◆ What you are asked to do ◆
Copy exactly the lines of the records below, and only those lines, beginning with the line that contains "Turn this picture" and ending with the line that contains "chain, screw-lock clasp.".

======== Data provided

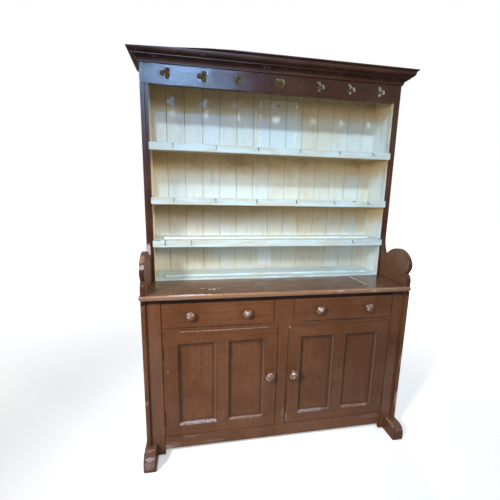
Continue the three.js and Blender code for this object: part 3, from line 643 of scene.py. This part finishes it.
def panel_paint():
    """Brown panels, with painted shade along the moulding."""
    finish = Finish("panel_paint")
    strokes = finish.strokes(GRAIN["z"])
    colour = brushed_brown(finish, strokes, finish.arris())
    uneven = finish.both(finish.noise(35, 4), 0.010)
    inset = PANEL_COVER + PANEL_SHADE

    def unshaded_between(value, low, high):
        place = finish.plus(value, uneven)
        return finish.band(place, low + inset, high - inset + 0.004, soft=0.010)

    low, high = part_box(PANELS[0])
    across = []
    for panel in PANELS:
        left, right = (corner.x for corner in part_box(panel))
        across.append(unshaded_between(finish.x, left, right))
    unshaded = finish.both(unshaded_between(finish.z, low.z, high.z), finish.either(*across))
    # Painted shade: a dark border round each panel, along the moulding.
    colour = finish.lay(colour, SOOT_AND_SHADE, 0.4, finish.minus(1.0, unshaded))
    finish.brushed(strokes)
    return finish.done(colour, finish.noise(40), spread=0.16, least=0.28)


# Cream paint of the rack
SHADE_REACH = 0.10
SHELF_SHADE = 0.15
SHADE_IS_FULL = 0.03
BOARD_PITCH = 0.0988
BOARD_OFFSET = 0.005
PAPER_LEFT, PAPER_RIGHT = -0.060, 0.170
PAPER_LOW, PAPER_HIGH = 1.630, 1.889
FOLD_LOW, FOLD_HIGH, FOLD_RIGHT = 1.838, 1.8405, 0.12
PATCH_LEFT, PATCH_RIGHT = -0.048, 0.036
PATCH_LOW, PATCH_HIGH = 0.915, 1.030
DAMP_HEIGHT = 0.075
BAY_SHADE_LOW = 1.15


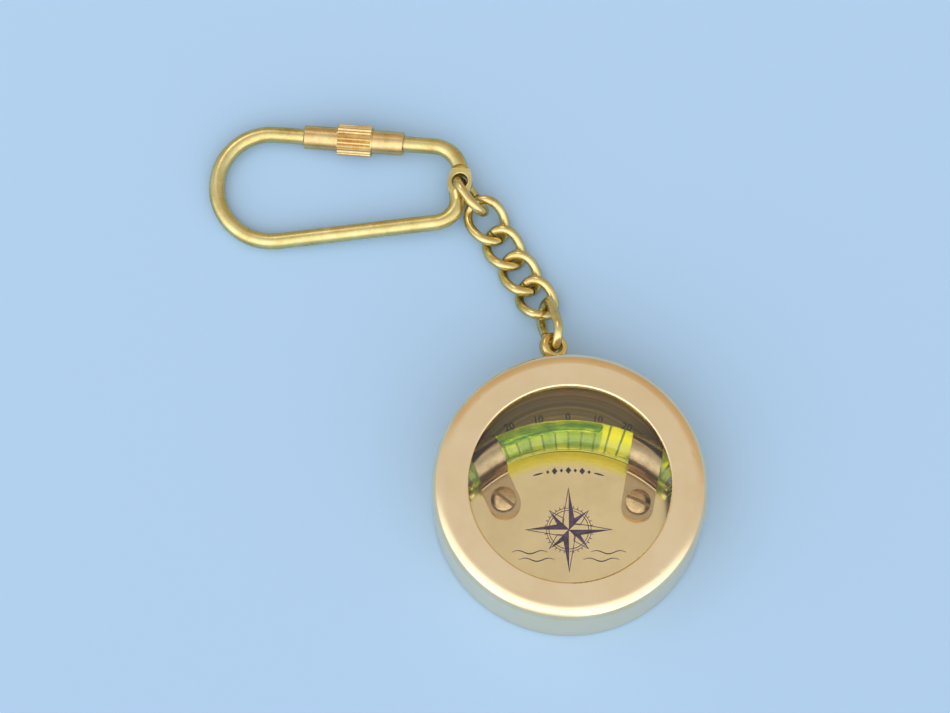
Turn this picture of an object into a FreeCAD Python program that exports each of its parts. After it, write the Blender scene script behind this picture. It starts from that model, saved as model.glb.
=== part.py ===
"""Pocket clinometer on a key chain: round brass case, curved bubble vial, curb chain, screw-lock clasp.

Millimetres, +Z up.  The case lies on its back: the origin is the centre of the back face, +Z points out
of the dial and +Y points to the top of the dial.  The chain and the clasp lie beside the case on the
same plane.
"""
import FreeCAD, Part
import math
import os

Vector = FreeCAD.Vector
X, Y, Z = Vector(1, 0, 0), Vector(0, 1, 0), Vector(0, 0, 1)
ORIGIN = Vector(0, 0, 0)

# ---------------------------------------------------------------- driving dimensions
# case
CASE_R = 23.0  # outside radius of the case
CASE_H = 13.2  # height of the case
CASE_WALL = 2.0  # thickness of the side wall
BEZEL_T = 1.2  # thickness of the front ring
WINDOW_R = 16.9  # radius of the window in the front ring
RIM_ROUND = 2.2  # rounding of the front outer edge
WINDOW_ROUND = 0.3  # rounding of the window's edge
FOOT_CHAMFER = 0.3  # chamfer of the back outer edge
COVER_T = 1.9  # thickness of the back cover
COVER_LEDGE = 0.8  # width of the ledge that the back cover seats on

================

◆ Reply ◆
Turn this picture of an object into a FreeCAD Python program that exports each of its parts. After it, write the Blender scene script behind this picture. It starts from that model, saved as model.glb.
=== part.py ===
"""Pocket clinometer on a key chain: round brass case, curved bubble vial, curb chain, screw-lock clasp.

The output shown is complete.